**REQUIRED TASK**
Locate the line bearing "side) for spot, side, beam, reach in jack_places.values()])" in the material below, then reproduce it and each following line up to and including the line bearing "cad_parts[node].hide_render = cad_parts[node].hide_viewport".
┄┄┄┄┄┄┄┄┄┄┄┄┄┄┄┄┄┄┄┄
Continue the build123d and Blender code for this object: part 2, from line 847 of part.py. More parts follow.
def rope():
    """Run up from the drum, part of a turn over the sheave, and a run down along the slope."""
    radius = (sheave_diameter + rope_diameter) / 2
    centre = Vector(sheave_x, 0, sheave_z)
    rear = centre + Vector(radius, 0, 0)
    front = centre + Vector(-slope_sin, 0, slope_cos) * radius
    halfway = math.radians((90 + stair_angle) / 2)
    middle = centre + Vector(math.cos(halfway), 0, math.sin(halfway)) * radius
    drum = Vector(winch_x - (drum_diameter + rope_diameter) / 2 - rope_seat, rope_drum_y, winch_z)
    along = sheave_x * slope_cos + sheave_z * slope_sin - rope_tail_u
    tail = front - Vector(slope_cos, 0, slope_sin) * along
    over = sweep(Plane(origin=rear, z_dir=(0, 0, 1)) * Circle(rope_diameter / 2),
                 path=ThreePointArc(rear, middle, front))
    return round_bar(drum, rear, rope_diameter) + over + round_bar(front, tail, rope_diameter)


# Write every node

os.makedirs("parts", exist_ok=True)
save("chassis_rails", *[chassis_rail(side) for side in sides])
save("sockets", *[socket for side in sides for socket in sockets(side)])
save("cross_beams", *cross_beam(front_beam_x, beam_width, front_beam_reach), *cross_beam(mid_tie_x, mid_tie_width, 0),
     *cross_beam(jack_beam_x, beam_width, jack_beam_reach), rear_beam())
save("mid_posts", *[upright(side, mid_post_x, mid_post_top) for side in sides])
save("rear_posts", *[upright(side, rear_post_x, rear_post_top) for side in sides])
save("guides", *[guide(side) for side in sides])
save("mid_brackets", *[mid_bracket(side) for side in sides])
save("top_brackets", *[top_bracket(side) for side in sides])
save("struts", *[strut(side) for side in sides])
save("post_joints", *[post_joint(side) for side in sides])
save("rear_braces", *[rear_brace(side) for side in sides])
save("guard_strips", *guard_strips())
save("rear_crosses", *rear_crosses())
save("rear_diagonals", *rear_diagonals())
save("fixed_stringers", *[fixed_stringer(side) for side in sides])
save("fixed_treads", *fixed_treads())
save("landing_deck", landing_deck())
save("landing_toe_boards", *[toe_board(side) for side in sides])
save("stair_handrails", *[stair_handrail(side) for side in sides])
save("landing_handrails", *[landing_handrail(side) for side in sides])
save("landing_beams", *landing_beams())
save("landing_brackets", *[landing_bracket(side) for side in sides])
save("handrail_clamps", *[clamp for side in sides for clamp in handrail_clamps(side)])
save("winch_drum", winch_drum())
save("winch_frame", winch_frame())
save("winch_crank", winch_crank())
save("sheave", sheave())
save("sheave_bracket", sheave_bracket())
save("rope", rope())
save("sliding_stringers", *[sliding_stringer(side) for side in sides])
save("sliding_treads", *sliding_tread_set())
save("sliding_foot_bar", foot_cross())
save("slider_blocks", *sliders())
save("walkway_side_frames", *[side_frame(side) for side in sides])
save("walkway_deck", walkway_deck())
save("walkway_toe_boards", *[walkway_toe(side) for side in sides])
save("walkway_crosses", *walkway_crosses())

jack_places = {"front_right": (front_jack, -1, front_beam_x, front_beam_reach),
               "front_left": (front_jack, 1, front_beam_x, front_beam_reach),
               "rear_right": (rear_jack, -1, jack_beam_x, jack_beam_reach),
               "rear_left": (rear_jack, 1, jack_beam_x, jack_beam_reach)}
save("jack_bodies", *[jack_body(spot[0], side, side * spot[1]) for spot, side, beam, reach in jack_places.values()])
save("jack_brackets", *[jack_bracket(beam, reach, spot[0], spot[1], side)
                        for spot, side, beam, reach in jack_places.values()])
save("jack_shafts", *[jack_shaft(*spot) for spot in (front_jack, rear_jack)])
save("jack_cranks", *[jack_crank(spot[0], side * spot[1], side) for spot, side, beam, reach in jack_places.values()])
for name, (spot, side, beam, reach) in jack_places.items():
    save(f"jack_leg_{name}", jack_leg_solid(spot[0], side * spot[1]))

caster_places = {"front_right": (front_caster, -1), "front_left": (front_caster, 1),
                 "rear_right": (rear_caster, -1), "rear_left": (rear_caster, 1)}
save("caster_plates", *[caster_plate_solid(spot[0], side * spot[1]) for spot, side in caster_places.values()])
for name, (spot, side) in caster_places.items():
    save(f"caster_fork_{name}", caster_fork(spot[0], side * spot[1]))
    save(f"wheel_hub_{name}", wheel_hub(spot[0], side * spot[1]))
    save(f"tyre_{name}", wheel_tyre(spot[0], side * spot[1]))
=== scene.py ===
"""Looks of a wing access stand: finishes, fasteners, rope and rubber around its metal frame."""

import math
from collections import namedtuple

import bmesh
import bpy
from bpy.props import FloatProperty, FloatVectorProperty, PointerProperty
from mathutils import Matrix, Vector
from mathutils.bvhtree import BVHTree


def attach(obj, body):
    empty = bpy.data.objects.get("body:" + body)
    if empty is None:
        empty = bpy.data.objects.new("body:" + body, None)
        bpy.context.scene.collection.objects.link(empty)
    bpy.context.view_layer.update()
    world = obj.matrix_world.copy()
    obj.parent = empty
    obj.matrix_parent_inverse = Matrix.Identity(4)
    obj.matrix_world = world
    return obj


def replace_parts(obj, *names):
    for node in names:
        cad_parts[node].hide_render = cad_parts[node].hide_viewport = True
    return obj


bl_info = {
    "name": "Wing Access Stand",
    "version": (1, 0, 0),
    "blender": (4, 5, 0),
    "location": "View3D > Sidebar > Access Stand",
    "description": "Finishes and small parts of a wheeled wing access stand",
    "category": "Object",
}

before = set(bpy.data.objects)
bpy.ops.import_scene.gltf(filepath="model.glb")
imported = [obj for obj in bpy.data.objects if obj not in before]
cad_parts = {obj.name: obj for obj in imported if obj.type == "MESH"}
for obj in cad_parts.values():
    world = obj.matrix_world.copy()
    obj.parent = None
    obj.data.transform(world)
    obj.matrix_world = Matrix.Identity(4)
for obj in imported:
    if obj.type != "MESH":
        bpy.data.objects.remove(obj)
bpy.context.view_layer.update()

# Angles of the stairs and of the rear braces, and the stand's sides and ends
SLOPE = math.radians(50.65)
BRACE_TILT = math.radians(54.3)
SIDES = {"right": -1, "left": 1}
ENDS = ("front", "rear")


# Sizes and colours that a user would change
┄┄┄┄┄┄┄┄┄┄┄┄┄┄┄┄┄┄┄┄
**FULL SOLUTION**
save("jack_cranks", *[jack_crank(spot[0], side * spot[1], side) for spot, side, beam, reach in jack_places.values()])
for name, (spot, side, beam, reach) in jack_places.items():
    save(f"jack_leg_{name}", jack_leg_solid(spot[0], side * spot[1]))

caster_places = {"front_right": (front_caster, -1), "front_left": (front_caster, 1),
                 "rear_right": (rear_caster, -1), "rear_left": (rear_caster, 1)}
save("caster_plates", *[caster_plate_solid(spot[0], side * spot[1]) for spot, side in caster_places.values()])
for name, (spot, side) in caster_places.items():
    save(f"caster_fork_{name}", caster_fork(spot[0], side * spot[1]))
    save(f"wheel_hub_{name}", wheel_hub(spot[0], side * spot[1]))
    save(f"tyre_{name}", wheel_tyre(spot[0], side * spot[1]))
=== scene.py ===
"""Looks of a wing access stand: finishes, fasteners, rope and rubber around its metal frame."""

import math
from collections import namedtuple

import bmesh
import bpy
from bpy.props import FloatProperty, FloatVectorProperty, PointerProperty
from mathutils import Matrix, Vector
from mathutils.bvhtree import BVHTree


def attach(obj, body):
    empty = bpy.data.objects.get("body:" + body)
    if empty is None:
        empty = bpy.data.objects.new("body:" + body, None)
        bpy.context.scene.collection.objects.link(empty)
    bpy.context.view_layer.update()
    world = obj.matrix_world.copy()
    obj.parent = empty
    obj.matrix_parent_inverse = Matrix.Identity(4)
    obj.matrix_world = world
    return obj


def replace_parts(obj, *names):
    for node in names:
        cad_parts[node].hide_render = cad_parts[node].hide_viewport = True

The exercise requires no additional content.